The IO stats, like the query plan, is identical between the two. That is odd, I had kind of expected to see different IO stats, even though I've never looked at them for this particular example.

Best Answer

Are there examples where PIVOT is slower?

This is unlikely in simple cases. As Itzik Ben-Gan notes in his SQL Server Pro article, Pivoting Data when looking at the plan for a PIVOT query (emphasis added):

Figure 3 shows the plan for the PIVOT query. As you can see, this plan is very similar to that of the standard solution—so much so that if you look at the properties of the Aggregate operator, under Defined Values, you’ll find that SQL Server constructed CASE expressions behind the scenes:


[Expr1022] = Scalar Operator(SUM(CASE WHEN [InsideTSQL2008].[Sales].[Orders].[shipcity]=N'Barcelona' THEN [InsideTSQL2008].[Sales].[Orders].[freight] ELSE NULL END))

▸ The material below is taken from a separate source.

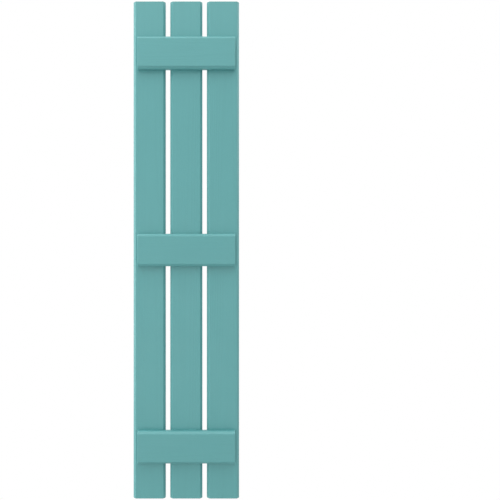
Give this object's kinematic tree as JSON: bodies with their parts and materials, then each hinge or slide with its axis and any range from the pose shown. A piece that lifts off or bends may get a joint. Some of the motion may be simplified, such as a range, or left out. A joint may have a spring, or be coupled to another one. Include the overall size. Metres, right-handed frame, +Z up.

With this in mind, you shouldn’t expect the solution that’s based on the PIVOT operator to perform better than the standard solution. The main benefit in the PIVOT operator at the moment is that it’s less verbose.

For more advanced pivoting requirements that the (non-standard) PIVOT syntax does not directly support, workarounds are needed. These may or may not lead to worse performance compared with CASE, depending on various factors including the skill level of the implementor.

Examples of these problematic cases are covered in Itzik's article, and also well explained in Robert Sheldon's Simple Talk article, Questions About Pivoting Data in SQL Server You Were Too Shy to Ask.

My experience has been that PIVOT and Agg(CASE... generate extremely similar plans with extremely close performance characteristics when both are written optimally. My usual advice is to write queries using whatever syntax feels most natural to you, and to only try rewrites if performance is not acceptable.

Internals

The SQL Server query processor does have a built-in Pivot logical operator (LogOp_Pivot), so it is maybe not quite correct to say that SQL Server rewrites pivots to aggregates and case expressions, at least if we are talking about parsing and compilation activities that take place prior to cost-based optimization (trivial plans are not available for pivot queries).

On the other hand, it is true that the only way the optimizer can implement a query tree containing LogOp_Pivot is via the exploration rule ExpandPivot. This rule expands LogOp_Pivot into a normal grouped aggregate (LogOp_GbAgg) with associated scalar expressions. When this rule is disabled, pivot queries fail to compile.

In practice then, we can say that pivots are always (eventually) 'rewritten' as aggregates and scalar expressions before an executable plan can be produced.

Anyway, the result of the rewrite to LogOp_GbAgg is converted to the physical operators needed for an executable plan by the regular group-by aggregate implementation rules GbAggToHS (hash) or GbAggToStrm (stream).

As a side note, the reason 'manual pivots' (aggregates on case expressions) have an extra Compute Scalar below the aggregate is that the case expressions are pushed toward the leaf level of the query tree during Project Normalization (an early stage of compilation, before cost-based optimization).

Queries that use the PIVOT syntax do not have this because the expressions are not created until ExpandPivot runs during cost-based optimization. At the (earlier) time Project Normalization runs, the query tree still has LogOp_Pivot elements, so there are no projections to push down, and the case expressions typically end up inside the hash or stream aggregate.

There is typically no advantage in avoiding the Compute Scalar, since from SQL Server 2005 onward, expression evaluation is normally deferred until the result is required by a later operator. In this case, evaluation of the case expressions is deferred until the aggregate (hash or stream) requires it.